Oahu roads funnel about 112,000 residents into urban Honolulu daily for work, according to a state analysis of U.S. Census data that shows where jobs and residences intersect on the island.
Seven places on Oahu — urban Honolulu, Ko Olina, Laie, Haleiwa and three military bases — receive a net influx in their daytime resident population because jobs there attract more workers who live in other communities.
On the flip side, most Oahu residents commuting to work leave East Honolulu, Pearl City, Ewa Gentry, Mililani Mauka and Mililani town — dramatically reducing the daytime resident population in those big communities, the data shows.
Large numbers also commute from Makakilo, Waipahu, Kailua, Royal Kunia and Kaneohe.
The research and economic analysis division of the state Department of Business, Economic Development and Tourism organized data from the Census Bureau’s 2009-2013 American Community Survey into charts and maps illustrating big and small divisions of where people live and work on Oahu among 45 Census-designated places.
According to DBEDT’s breakdown, Ko Olina receives the biggest increase in daytime population on a percentage basis, with a 75 percent gain that represents 1,484 people.
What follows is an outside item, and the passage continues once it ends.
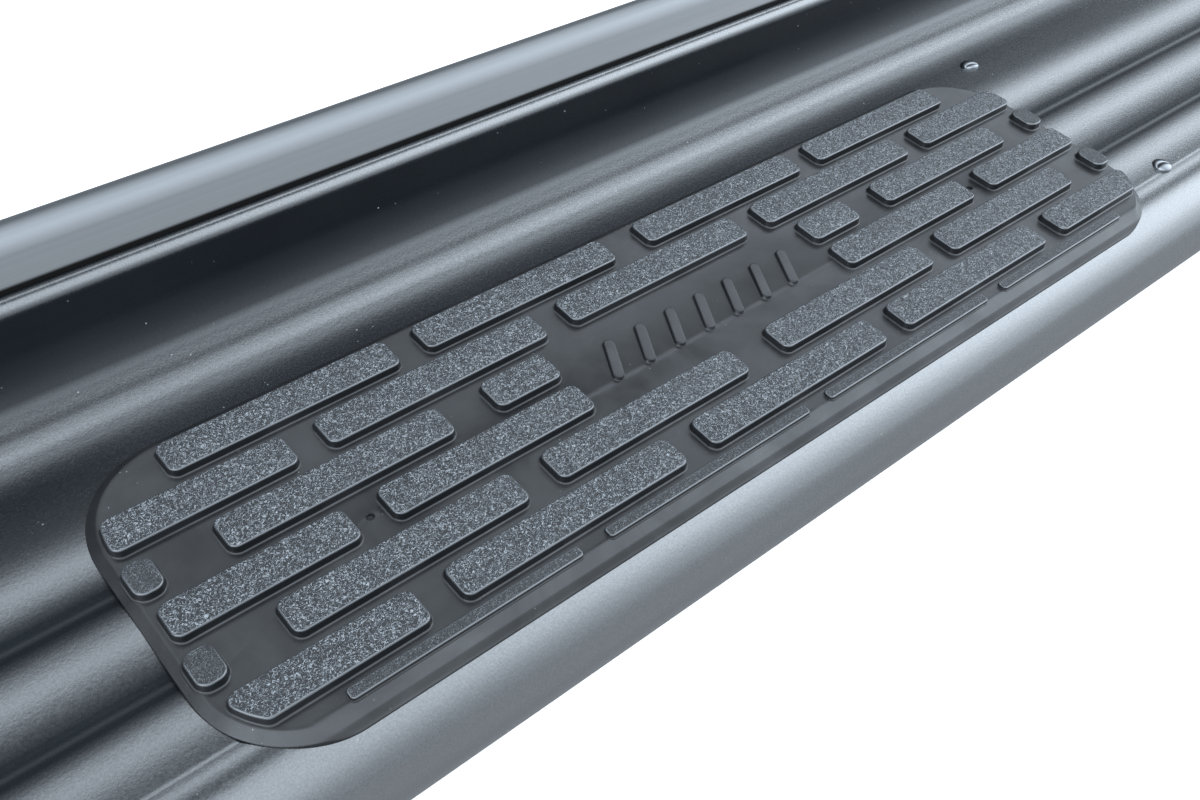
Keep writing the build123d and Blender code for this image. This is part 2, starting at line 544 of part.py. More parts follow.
for n, x in enumerate(STATIONS, 1):
    bolt_xy = [(x - SLOT_X, 0.0), (x + SLOT_X, 0.0)]

    with BuildPart() as arm:
        with BuildSketch(Plane.YZ.offset(x - ARM_W / 2)):
            with BuildLine():
                Polyline(*ARM_SIDE, close=True)
            make_face()
        extrude(amount=ARM_W)
        # hollow between the two cheeks, under the web
        with BuildSketch(Plane.YZ.offset(x - ARM_W / 2 + CHEEK_T)):
            with BuildLine():
                Polyline(*WEB_LOW, (WEB_LOW[-1][0], -90.0), (-60.0, -90.0), close=True)
            make_face()
        extrude(amount=ARM_W - 2 * CHEEK_T, mode=Mode.SUBTRACT)
        # formed outer bend along both top edges
        fillet(arm.edges().filter_by(lambda e: abs(abs(e.center().X - x) - ARM_W / 2) < 0.01
                                     and (abs(e.center().Z - ARM_Z) < 0.01
                                          or (e.center().Y > 113 and abs(e.center().Z - (ARM_Z + (e.center().Y - 112.0) * WEB_SLOPE)) < 0.05))
                                     and e.length > 20), 3.0)
        with BuildSketch(Plane.XY.offset(ARM_Z + 1)):
            with Locations(*bolt_xy):
                Circle(4.25)
        extrude(amount=-(ARM_T + 3), mode=Mode.SUBTRACT)
        # lightening hole in the web
        with BuildSketch(Plane.XY.offset(ARM_Z + 1)):
            with Locations((x, 68.0)):
                SlotOverall(46, 22, rotation=90)
        extrude(amount=-(ARM_T + 3), mode=Mode.SUBTRACT)
    arm.part.label = f"bracket_arm_{n}"
    export_step(arm.part, f"parts/bracket_arm_{n}.step")

    with BuildPart() as foot:
        with BuildSketch(Plane.XZ.offset(-FOOT_Y - 0.02)):
            with BuildLine():
                w, v = FOOT_W / 2, ARM_W / 2 + 3
                Polyline((x - v, FOOT_Z0), (x + v, FOOT_Z0), (x + v, 12.0), (x + w, 28.0), (x + w, FOOT_Z1),
                         (x - w, FOOT_Z1), (x - w, 28.0), (x - v, 12.0), close=True)
            make_face()
        extrude(amount=-FOOT_T)
        fillet(foot.edges().filter_by(Axis.Y), 7.0)
        with BuildSketch(Plane.XZ.offset(-FOOT_Y + 2)):
            with Locations((x - FOOT_SLOT_DX / 2, FOOT_SLOT_Z), (x + FOOT_SLOT_DX / 2, FOOT_SLOT_Z)):
                SlotOverall(FOOT_SLOT_L, FOOT_SLOT_W)
        extrude(amount=-(FOOT_T + 6), mode=Mode.SUBTRACT)
    foot.part.label = f"bracket_foot_{n}"
    export_step(foot.part, f"parts/bracket_foot_{n}.step")

    with BuildPart() as isolator:
        with BuildSketch(Plane.XZ.offset(-FOOT_Y - FOOT_T - 0.04)):
            with Locations((x, FOOT_SLOT_Z)):
                RectangleRounded(FOOT_W - 2, 44.0, 6.0)
            with Locations((x - FOOT_SLOT_DX / 2, FOOT_SLOT_Z), (x + FOOT_SLOT_DX / 2, FOOT_SLOT_Z)):
                SlotOverall(FOOT_SLOT_L, FOOT_SLOT_W, mode=Mode.SUBTRACT)
        extrude(amount=-ISO_T)
    isolator.part.label = f"foot_isolator_{n}"
    export_step(isolator.part, f"parts/foot_isolator_{n}.step")

    with BuildPart() as gusset:
        y0 = 150.0
        z0 = ARM_Z + (y0 - 112.0) * WEB_SLOPE + 0.03
        with BuildSketch(Plane.YZ.offset(x - 2.5)):
            with BuildLine():
                Polyline((y0, z0), (FOOT_Y - 0.02, 8.0 + 0.03), (FOOT_Y - 0.02, 40.0), (FOOT_Y - 7.0, 40.0),
                         (y0, z0 + 5.0), close=True)
            make_face()
        extrude(amount=5.0)
    gusset.part.label = f"bracket_gusset_{n}"
    export_step(gusset.part, f"parts/bracket_gusset_{n}.step")

    with BuildPart() as bolts:
        # domed heads on the saddle seat, square necks in the slots
        with BuildSketch(Plane.XY.offset(SADDLE_TOP + 0.02)):
            with Locations(*bolt_xy):
                Circle(8.5)
        extrude(amount=4.2)
        fillet(bolts.edges().group_by(Axis.Z)[-1], 3.6)
        with BuildSketch(Plane.XY.offset(SADDLE_TOP + 0.5)):
            with Locations(*bolt_xy):
                Rectangle(8.2, 8.2)
        extrude(amount=-(SADDLE_T + 0.45))
        with BuildSketch(Plane.XY.offset(SADDLE_TOP)):
            with Locations(*bolt_xy):
                Circle(3.95)
        extrude(amount=-25.0)
        chamfer(bolts.edges().group_by(Axis.Z)[0], 0.8)
    bolts.part.label = f"saddle_bolts_{n}"
    export_step(bolts.part, f"parts/saddle_bolts_{n}.step")

    with BuildPart() as washers:
        with BuildSketch(Plane.XY.offset(Z_W - 0.02)):
            with Locations(*bolt_xy):
                Circle(8.0)
                Circle(4.2, mode=Mode.SUBTRACT)
        extrude(amount=-WASHER_T)
    washers.part.label = f"saddle_washers_{n}"
    export_step(washers.part, f"parts/saddle_washers_{n}.step")

    with BuildPart() as lock_washers:
        with BuildSketch(Plane.XY.offset(Z_L - 0.02)):
            with Locations(*bolt_xy):
                Circle(6.6)
                Circle(4.1, mode=Mode.SUBTRACT)
        extrude(amount=-LOCK_T)
        # split of the spring washer
        with BuildSketch(Plane.XY.offset(Z_L)):
            with Locations(*[(bx + 5.4, by) for bx, by in bolt_xy]):
                Rectangle(4.0, 0.9, rotation=12)
        extrude(amount=-(LOCK_T + 0.5), mode=Mode.SUBTRACT)
    lock_washers.part.label = f"saddle_lock_washers_{n}"
    export_step(lock_washers.part, f"parts/saddle_lock_washers_{n}.step")

    with BuildPart() as nuts:
        with BuildSketch(Plane.XY.offset(Z_N - 0.02)):
            with Locations(*bolt_xy):
                RegularPolygon(NUT_AF / 2, 6, major_radius=False)
                Circle(4.0, mode=Mode.SUBTRACT)
        extrude(amount=-NUT_H)
    nuts.part.label = f"saddle_nuts_{n}"
    export_step(nuts.part, f"parts/saddle_nuts_{n}.step")
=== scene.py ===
import random
from math import sin, cos, tan, radians, degrees, atan2, sqrt, hypot, pi, ceil

import bpy
from mathutils import Matrix, Vector


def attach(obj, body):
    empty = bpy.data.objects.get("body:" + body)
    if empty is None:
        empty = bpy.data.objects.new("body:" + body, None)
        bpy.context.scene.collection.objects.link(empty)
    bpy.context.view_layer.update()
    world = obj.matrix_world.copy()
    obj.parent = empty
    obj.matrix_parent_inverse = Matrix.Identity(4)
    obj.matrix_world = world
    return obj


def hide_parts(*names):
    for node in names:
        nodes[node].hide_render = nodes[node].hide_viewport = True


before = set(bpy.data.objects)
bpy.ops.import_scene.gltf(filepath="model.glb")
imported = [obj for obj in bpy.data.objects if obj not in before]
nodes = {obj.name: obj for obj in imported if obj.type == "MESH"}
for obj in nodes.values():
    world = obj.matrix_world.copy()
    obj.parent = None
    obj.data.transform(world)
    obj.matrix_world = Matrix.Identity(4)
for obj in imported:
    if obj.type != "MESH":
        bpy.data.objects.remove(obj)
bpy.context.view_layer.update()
scene = bpy.context.scene
random.seed(7)
MM = 0.001

# ============================================================ deck section
# the same cross-section as the CAD source, in millimetres (Y, Z)
DECK_L, SHEET = 1960.0, 2.0
NOSE_Y, NOSE_R = -66.0, 26.2
CREST_Y = (-50.2, -12.4, 25.4)
WAVE_H, TROUGH_R, FRONT_TROUGH_R = 2.0, 10.0, 8.0
SLOPE_DEG, SLOPE_Y1, GUTTER_R = 13.0, 64.0, 62.0
COVE_Y, COVE_R = 90.0, 23.0
UPSTAND_Y = COVE_Y + COVE_R
BEND_Z, BEND_R = 24.3, 5.0
FLANGE_DEG, FLANGE_L = -20.0, 17.0
LIP_Y, HEM_R, HEM_H = -52.0, 3.0, 6.0
RIDGE_R = ((37.8 / 2) ** 2 + WAVE_H ** 2) / (2 * WAVE_H) - TROUGH_R
STATIONS = (-860.0, -235.0, 235.0, 860.0)
RIVET_Y = (-57.4, 59.5)


def between(c1, r1, c2, r2, r):
    d1, d2 = r1 + r, r2 + r
    dx, dy = c2[0] - c1[0], c2[1] - c1[1]
    d = hypot(dx, dy)
    a = (d1 * d1 - d2 * d2 + d * d) / (2 * d)
    h = sqrt(d1 * d1 - a * a)
    return (c1[0] + a * dx / d - h * dy / d, c1[1] + a * dy / d + h * dx / d)


def ang(c, p):
    return degrees(atan2(p[1] - c[1], p[0] - c[0]))


NOSE_C = (NOSE_Y, -NOSE_R)
C3, C2, C1 = [(y, -RIDGE_R) for y in CREST_Y]
V3 = between(NOSE_C, NOSE_R, C3, RIDGE_R, FRONT_TROUGH_R)
V2 = between(C3, RIDGE_R, C2, RIDGE_R, TROUGH_R)
V1 = between(C2, RIDGE_R, C1, RIDGE_R, TROUGH_R)
SL = radians(SLOPE_DEG)
SLOPE_A = (C1[0] + RIDGE_R * sin(SL), C1[1] + RIDGE_R * cos(SL))
SLOPE_B = (SLOPE_Y1, SLOPE_A[1] - (SLOPE_Y1 - SLOPE_A[0]) * tan(SL))
GUTTER_C = (SLOPE_B[0] + GUTTER_R * sin(SL), SLOPE_B[1] + GUTTER_R * cos(SL))
LAND_Z = GUTTER_C[1] - GUTTER_R
COVE_C = (COVE_Y, LAND_Z + COVE_R)
BEND_C = (UPSTAND_Y + BEND_R, BEND_Z)
HEM_C = (LIP_Y, -2 * NOSE_R + HEM_R)
LIP_Z = -2 * NOSE_R
U = (cos(radians(FLANGE_DEG)), sin(radians(FLANGE_DEG)))
N = (-U[1], U[0])
BEND_END = (BEND_C[0] + BEND_R * N[0], BEND_C[1] + BEND_R * N[1])
FLANGE_END = (BEND_END[0] + FLANGE_L * U[0], BEND_END[1] + FLANGE_L * U[1])
REAR_HEAD_Z = SLOPE_A[1] - (RIVET_Y[1] - SLOPE_A[0]) * tan(SL)
FRONT_HEAD_Z = -0.45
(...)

The data also show that only 8.8 percent of Ko Olina’s 1,967 residents work where they live.
In urban Honolulu the 340,639 people who live there are joined by another 111,692 people commuting to the area for work during the day, representing a 33 percent gain. About 84 percent of people living in urban Honolulu also work in the area stretching roughly from the airport to Kahala.
Schofield Barracks, an Army base in Central Oahu, had the next-highest percentage of people who live and work in the same place, at 60.9 percent.
The lowest percentage of residents who work where they live was 2.5 percent for Waikele, the report said.
On a percentage basis, the biggest exodus of residents leaving where they live to work elsewhere occurs in Windward Oahu’s Ahuimanu area (near Valley of the Temples Memorial Park), where the daytime population decreases by 50.9 percent. That figure represents a decline of 4,433 people.
In terms of volume, the biggest reductions in daytime resident populations occur in East Honolulu at 17,733, followed by Pearl City at 11,492. Another 10,720 depart Ewa Gentry, along with 9,560 from Mililani Mauka and 9,275 from Mililani town.